Write out exactly the lines from the line with "lamp_board();" through the line with "for node in", both ends included, and no other line.
## Start Records to use
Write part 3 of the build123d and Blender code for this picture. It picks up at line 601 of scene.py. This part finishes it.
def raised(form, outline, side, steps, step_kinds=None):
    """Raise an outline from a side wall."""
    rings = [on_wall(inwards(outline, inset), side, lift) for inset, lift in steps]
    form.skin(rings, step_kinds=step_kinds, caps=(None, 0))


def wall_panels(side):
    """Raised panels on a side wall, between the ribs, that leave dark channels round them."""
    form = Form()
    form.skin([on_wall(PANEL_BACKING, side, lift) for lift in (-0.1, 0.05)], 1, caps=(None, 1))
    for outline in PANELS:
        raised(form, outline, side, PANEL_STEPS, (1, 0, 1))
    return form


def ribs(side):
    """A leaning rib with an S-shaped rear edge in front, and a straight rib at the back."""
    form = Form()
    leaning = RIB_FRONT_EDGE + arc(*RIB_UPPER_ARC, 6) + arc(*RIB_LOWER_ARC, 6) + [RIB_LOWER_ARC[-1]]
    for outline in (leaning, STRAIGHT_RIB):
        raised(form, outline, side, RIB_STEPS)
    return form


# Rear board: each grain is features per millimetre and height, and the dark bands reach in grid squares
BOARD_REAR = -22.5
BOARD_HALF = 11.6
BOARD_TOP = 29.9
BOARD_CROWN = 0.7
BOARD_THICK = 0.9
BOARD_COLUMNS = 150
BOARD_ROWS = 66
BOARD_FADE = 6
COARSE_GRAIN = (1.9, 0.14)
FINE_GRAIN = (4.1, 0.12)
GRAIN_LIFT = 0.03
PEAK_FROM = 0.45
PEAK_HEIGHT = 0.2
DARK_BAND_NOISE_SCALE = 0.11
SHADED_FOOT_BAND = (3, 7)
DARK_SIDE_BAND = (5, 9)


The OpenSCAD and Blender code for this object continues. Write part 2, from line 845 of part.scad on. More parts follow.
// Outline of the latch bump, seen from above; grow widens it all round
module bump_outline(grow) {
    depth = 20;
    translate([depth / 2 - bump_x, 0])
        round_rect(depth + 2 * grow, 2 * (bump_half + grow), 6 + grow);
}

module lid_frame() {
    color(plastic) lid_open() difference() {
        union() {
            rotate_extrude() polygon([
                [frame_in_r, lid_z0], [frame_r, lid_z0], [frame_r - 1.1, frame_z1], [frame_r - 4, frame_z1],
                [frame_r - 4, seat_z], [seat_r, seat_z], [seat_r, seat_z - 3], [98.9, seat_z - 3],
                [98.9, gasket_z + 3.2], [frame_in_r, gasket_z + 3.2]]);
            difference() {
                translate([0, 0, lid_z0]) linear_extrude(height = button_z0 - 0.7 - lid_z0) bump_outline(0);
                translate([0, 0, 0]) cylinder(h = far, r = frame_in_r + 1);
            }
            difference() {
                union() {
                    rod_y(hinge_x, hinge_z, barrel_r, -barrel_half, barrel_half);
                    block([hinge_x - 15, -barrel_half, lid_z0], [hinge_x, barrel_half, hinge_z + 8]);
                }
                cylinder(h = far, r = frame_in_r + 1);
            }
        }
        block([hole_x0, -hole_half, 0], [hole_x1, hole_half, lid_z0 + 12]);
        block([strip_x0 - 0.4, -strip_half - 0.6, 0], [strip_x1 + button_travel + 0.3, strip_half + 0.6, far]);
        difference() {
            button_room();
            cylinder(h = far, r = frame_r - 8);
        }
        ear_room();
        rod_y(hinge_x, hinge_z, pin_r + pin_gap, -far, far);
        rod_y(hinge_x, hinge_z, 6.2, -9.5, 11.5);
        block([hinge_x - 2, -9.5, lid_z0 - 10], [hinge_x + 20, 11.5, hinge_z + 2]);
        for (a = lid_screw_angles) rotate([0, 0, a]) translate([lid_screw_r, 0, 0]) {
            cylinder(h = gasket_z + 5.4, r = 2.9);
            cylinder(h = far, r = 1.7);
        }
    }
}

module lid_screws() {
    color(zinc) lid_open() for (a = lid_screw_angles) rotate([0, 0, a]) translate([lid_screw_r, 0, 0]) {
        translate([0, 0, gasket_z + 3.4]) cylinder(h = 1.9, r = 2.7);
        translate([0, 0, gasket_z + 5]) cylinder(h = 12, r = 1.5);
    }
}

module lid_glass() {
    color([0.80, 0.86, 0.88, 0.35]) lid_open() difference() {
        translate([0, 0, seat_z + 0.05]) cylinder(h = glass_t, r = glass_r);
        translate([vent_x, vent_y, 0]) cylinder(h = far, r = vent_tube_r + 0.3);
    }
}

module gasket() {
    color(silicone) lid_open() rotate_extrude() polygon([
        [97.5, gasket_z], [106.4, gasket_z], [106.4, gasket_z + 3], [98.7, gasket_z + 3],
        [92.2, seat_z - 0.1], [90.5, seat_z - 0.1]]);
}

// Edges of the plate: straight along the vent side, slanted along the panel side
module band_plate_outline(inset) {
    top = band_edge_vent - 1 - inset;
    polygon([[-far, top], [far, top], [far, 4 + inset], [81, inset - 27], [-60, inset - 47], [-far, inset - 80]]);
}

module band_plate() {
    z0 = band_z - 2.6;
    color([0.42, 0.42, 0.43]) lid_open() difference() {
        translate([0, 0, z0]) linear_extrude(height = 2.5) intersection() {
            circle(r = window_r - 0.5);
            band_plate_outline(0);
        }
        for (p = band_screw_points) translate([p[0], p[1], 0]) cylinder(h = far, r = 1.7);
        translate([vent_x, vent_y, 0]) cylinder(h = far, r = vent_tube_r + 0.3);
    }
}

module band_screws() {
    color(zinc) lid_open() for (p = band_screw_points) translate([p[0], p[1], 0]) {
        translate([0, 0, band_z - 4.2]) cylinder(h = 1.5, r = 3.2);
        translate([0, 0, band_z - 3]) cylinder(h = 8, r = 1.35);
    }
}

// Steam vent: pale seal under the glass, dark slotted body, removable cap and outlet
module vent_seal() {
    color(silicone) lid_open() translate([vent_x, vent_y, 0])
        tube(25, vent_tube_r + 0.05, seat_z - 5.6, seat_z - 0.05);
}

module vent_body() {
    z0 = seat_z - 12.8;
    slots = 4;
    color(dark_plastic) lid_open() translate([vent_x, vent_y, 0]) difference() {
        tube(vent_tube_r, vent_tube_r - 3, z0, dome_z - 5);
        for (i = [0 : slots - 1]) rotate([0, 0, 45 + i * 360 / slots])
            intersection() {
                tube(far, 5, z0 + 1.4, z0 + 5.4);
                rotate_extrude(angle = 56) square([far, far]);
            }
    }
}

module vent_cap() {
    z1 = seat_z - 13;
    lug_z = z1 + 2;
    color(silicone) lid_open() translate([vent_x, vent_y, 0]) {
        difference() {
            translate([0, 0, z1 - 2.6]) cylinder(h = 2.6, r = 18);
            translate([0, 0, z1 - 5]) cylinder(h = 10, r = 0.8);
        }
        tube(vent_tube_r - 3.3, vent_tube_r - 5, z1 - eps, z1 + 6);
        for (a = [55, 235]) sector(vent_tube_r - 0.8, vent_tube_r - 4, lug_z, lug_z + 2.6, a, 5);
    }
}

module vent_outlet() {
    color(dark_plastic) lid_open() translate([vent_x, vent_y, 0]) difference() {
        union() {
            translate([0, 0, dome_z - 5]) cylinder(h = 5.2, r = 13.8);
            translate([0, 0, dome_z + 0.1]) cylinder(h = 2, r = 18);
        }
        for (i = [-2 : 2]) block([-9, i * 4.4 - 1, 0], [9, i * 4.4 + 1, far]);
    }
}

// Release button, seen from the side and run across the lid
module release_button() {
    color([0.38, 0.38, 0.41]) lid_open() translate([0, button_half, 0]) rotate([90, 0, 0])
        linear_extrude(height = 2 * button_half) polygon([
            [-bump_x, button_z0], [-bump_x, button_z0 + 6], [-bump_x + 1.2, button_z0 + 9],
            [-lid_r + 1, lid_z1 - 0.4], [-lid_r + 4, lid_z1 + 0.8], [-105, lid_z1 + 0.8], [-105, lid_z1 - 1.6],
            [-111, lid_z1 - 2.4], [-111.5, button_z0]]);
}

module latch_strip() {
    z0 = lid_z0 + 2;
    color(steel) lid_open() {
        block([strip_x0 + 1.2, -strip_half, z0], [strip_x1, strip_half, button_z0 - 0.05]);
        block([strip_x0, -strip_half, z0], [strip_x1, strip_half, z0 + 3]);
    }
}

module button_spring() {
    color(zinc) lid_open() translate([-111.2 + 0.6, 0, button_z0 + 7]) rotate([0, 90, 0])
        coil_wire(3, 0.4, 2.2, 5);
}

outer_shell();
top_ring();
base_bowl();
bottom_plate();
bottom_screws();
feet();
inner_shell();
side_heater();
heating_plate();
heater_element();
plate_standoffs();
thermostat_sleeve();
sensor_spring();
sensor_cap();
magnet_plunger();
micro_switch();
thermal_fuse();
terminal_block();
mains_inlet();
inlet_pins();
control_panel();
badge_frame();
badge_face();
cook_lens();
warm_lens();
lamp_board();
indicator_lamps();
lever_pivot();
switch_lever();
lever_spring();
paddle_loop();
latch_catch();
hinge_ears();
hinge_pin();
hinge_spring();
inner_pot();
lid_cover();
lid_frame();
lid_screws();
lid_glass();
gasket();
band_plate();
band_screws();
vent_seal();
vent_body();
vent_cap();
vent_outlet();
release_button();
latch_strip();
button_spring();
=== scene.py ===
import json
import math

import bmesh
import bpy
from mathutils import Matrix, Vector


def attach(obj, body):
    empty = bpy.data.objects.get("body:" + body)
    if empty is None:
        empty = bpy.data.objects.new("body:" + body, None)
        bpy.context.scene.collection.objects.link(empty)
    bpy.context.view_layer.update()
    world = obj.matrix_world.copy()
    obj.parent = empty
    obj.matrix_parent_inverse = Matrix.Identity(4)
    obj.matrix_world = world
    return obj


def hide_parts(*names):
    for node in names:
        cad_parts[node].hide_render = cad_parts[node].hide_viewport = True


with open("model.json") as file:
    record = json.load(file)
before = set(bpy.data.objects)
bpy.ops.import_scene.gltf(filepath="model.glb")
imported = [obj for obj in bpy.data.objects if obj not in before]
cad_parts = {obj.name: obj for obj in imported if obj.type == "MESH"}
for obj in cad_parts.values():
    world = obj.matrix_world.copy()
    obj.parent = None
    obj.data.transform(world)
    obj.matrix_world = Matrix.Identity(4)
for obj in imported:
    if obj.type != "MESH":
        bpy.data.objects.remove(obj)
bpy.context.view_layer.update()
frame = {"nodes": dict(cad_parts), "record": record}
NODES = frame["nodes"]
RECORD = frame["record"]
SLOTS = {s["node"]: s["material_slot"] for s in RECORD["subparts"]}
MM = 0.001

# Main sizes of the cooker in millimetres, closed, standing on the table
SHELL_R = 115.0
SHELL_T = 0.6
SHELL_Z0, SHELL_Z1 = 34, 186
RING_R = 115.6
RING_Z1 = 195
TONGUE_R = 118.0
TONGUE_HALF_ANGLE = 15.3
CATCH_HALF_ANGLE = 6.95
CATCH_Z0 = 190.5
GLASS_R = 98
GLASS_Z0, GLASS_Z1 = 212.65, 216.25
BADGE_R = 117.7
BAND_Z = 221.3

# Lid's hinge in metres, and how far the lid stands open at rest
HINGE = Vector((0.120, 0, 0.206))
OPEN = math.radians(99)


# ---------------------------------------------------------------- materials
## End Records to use
=== Answer for the task ===
lamp_board();
indicator_lamps();
lever_pivot();
switch_lever();
lever_spring();
paddle_loop();
latch_catch();
hinge_ears();
hinge_pin();
hinge_spring();
inner_pot();
lid_cover();
lid_frame();
lid_screws();
lid_glass();
gasket();
band_plate();
band_screws();
vent_seal();
vent_body();
vent_cap();
vent_outlet();
release_button();
latch_strip();
button_spring();
=== scene.py ===
import json
import math

import bmesh
import bpy
from mathutils import Matrix, Vector


def attach(obj, body):
    empty = bpy.data.objects.get("body:" + body)
    if empty is None:
        empty = bpy.data.objects.new("body:" + body, None)
        bpy.context.scene.collection.objects.link(empty)
    bpy.context.view_layer.update()
    world = obj.matrix_world.copy()
    obj.parent = empty
    obj.matrix_parent_inverse = Matrix.Identity(4)
    obj.matrix_world = world
    return obj


def hide_parts(*names):
    for node in names:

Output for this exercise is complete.